** begin GIVEN MATERIAL **
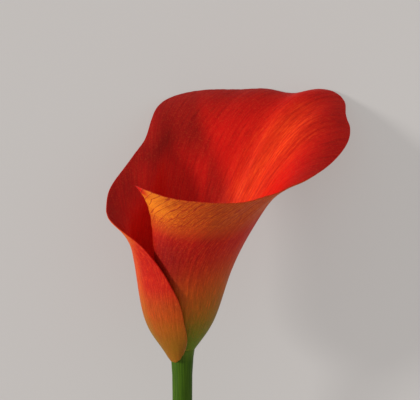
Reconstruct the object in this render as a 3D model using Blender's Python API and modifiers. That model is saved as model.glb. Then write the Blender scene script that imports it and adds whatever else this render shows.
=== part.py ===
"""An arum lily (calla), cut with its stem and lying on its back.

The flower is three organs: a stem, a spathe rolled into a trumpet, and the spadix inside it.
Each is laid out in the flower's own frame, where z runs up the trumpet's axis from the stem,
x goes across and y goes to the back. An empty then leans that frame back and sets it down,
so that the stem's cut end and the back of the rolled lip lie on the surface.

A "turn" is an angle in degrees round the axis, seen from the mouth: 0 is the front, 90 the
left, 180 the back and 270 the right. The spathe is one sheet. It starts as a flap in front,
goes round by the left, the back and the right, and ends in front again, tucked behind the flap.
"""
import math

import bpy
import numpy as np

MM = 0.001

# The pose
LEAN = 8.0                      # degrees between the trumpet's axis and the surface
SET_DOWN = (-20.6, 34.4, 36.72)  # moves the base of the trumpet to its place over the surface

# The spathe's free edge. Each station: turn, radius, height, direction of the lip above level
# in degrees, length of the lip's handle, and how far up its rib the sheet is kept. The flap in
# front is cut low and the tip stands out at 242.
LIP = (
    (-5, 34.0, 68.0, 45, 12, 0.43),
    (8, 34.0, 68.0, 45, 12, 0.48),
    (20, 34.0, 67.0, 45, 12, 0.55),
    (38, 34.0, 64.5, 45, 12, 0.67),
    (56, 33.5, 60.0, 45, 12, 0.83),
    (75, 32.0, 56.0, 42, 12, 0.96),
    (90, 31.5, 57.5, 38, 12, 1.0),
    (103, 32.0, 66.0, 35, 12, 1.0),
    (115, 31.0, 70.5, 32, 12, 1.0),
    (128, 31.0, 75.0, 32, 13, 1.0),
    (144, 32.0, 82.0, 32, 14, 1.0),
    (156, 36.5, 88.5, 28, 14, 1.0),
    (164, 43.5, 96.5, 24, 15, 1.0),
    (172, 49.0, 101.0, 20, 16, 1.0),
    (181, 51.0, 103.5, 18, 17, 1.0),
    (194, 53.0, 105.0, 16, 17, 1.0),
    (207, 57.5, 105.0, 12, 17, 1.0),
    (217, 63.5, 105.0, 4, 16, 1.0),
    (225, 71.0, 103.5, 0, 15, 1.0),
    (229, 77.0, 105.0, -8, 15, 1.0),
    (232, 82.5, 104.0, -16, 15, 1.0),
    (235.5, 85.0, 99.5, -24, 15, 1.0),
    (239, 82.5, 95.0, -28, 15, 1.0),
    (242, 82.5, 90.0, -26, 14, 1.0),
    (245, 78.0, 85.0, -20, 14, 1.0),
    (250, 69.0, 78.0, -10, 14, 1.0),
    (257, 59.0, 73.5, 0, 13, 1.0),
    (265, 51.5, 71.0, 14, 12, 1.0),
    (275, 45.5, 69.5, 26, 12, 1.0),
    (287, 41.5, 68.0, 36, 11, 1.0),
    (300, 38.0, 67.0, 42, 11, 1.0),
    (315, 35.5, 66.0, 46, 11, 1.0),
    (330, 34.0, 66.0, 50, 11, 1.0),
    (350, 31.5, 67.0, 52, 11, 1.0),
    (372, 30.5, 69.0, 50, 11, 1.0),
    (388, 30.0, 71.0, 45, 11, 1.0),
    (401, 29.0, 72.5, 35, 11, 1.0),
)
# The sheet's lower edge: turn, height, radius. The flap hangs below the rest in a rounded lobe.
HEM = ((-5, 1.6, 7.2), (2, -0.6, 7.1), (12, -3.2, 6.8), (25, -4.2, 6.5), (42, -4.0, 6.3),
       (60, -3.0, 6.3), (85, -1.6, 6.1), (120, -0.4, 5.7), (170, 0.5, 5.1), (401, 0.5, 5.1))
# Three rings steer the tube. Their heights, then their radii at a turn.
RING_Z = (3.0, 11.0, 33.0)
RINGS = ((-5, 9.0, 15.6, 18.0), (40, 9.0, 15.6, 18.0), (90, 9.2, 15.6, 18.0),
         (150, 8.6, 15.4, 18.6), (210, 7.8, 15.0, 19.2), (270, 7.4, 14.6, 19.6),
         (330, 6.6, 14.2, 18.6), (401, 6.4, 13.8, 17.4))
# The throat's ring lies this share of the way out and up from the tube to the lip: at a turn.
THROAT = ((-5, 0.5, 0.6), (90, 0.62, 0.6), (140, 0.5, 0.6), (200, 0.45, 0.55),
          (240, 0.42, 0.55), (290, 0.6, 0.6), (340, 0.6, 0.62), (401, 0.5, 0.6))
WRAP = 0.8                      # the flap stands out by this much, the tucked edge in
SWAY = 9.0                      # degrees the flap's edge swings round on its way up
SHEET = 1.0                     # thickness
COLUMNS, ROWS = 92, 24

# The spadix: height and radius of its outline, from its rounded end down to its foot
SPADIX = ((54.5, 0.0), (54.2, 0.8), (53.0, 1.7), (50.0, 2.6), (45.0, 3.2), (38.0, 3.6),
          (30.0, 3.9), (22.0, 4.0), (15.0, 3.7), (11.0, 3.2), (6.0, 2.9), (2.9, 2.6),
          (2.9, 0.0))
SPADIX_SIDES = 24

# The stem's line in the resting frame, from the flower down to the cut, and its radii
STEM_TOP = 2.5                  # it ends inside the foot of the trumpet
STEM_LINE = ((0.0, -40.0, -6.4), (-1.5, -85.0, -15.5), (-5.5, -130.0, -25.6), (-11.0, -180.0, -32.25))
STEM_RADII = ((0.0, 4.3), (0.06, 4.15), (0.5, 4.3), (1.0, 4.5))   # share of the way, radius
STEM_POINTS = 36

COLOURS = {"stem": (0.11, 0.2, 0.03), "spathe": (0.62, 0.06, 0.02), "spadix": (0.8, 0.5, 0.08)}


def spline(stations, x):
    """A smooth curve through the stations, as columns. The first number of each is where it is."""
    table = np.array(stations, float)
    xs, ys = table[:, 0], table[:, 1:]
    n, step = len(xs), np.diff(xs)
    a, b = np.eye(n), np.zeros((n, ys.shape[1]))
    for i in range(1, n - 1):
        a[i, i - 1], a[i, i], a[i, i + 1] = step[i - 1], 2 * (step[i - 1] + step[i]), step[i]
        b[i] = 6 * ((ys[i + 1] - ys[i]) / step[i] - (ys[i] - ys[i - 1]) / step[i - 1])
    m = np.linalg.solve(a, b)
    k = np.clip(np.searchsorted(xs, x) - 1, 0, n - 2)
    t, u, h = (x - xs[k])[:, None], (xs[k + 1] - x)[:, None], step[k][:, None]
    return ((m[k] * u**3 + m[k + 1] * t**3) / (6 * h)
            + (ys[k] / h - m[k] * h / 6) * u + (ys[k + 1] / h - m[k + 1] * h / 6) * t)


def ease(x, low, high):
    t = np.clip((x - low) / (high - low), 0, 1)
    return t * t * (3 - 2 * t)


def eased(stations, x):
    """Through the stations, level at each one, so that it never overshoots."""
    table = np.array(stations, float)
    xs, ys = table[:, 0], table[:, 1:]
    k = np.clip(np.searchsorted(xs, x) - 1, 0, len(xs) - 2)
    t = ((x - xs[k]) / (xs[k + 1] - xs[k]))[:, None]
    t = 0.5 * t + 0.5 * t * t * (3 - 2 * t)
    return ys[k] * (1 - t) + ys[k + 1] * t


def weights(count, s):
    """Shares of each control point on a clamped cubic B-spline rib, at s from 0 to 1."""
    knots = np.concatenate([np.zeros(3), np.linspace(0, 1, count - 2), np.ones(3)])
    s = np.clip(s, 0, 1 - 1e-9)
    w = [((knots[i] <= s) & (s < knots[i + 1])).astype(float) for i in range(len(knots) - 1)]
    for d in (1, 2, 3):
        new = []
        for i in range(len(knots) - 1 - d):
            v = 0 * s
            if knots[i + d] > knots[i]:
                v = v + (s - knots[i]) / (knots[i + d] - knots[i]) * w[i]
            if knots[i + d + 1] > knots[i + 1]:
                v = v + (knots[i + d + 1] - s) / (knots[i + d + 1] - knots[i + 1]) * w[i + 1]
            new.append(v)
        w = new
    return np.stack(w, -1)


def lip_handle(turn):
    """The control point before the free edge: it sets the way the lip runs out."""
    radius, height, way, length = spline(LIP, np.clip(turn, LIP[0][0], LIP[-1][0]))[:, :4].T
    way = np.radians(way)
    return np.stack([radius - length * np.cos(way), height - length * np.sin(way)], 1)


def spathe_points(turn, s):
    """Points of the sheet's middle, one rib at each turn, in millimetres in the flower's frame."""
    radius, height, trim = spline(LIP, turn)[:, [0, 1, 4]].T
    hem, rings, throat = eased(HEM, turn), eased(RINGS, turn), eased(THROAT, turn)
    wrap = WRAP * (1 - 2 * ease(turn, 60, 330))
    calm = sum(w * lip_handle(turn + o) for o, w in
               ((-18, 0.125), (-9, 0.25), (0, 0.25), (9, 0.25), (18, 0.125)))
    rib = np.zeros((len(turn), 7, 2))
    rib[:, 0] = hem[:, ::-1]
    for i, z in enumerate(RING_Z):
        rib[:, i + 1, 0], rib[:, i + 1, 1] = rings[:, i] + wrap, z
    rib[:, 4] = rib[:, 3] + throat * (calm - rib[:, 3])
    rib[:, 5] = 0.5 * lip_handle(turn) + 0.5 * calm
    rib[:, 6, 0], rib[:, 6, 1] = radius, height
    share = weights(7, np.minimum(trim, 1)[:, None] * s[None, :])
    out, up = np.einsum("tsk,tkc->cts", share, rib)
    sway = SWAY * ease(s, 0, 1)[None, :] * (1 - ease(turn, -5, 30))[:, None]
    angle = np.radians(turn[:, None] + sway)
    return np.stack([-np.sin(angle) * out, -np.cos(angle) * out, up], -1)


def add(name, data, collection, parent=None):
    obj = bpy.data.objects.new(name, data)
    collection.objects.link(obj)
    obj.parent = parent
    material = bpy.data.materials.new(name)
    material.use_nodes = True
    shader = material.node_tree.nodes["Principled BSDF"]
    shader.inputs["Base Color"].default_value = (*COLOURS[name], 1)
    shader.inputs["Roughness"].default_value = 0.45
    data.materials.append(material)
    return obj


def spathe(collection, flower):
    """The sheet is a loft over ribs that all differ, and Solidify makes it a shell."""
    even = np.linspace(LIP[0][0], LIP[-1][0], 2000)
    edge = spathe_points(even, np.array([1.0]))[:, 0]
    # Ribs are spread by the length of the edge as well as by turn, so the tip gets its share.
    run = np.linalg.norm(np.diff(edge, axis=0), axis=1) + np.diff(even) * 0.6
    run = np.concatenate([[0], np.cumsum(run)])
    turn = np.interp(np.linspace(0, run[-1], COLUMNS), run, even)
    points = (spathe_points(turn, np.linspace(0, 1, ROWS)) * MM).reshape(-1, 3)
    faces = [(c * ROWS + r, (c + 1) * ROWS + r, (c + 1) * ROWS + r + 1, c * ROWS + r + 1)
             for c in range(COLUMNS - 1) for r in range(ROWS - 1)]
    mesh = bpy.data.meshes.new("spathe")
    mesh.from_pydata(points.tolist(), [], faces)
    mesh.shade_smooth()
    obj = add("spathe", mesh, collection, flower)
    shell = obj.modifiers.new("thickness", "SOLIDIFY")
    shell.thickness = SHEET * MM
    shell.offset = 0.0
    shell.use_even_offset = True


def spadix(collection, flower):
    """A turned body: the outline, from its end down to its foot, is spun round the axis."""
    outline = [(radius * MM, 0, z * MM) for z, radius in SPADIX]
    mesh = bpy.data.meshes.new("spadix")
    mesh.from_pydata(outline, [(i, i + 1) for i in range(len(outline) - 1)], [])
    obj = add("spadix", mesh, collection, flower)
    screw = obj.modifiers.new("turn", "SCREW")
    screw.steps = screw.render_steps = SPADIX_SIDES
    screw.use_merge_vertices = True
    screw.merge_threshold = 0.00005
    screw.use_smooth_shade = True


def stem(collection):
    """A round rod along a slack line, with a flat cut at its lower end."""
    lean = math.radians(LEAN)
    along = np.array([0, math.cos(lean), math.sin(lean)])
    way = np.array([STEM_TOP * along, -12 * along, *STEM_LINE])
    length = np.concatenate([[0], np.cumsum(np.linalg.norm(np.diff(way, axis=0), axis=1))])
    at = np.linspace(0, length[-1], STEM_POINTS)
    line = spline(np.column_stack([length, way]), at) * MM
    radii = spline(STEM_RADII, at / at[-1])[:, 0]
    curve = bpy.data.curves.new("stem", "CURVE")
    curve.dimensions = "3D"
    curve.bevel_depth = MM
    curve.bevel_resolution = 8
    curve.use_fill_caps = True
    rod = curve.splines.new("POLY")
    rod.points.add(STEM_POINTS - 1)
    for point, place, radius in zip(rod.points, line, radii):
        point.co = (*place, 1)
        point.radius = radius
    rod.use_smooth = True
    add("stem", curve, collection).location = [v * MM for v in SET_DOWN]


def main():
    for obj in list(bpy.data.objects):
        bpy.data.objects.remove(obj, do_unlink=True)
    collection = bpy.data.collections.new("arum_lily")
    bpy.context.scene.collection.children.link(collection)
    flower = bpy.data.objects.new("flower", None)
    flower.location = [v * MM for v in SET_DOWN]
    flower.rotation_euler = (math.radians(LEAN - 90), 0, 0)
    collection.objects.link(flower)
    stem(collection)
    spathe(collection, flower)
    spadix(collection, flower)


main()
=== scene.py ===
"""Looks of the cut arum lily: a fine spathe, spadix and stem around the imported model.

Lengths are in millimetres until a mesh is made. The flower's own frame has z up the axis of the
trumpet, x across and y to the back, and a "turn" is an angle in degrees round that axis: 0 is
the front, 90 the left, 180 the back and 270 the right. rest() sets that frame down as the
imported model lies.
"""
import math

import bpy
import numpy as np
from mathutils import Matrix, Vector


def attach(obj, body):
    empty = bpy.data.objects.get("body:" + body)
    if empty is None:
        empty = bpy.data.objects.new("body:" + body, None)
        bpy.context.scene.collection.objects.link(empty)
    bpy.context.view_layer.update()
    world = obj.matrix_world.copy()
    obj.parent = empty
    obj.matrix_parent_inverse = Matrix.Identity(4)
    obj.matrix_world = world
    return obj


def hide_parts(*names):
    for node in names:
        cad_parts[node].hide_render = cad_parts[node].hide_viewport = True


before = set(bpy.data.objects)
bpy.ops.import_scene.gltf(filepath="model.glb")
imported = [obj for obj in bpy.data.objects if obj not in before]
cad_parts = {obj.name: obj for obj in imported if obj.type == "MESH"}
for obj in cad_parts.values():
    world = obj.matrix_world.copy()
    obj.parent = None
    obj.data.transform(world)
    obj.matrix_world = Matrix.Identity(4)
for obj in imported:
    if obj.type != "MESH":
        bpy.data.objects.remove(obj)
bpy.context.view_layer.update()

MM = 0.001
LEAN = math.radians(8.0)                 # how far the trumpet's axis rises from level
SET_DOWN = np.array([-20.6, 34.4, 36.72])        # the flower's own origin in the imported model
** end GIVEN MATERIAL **
*PROMPT*
Print, please, the lines from the first line of the material through the line that contains "on its back.", exactly as written and with nothing added.

*RIGHT ANSWER*
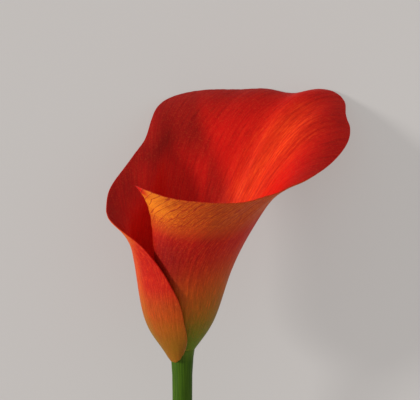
Reconstruct the object in this render as a 3D model using Blender's Python API and modifiers. That model is saved as model.glb. Then write the Blender scene script that imports it and adds whatever else this render shows.
=== part.py ===
"""An arum lily (calla), cut with its stem and lying on its back.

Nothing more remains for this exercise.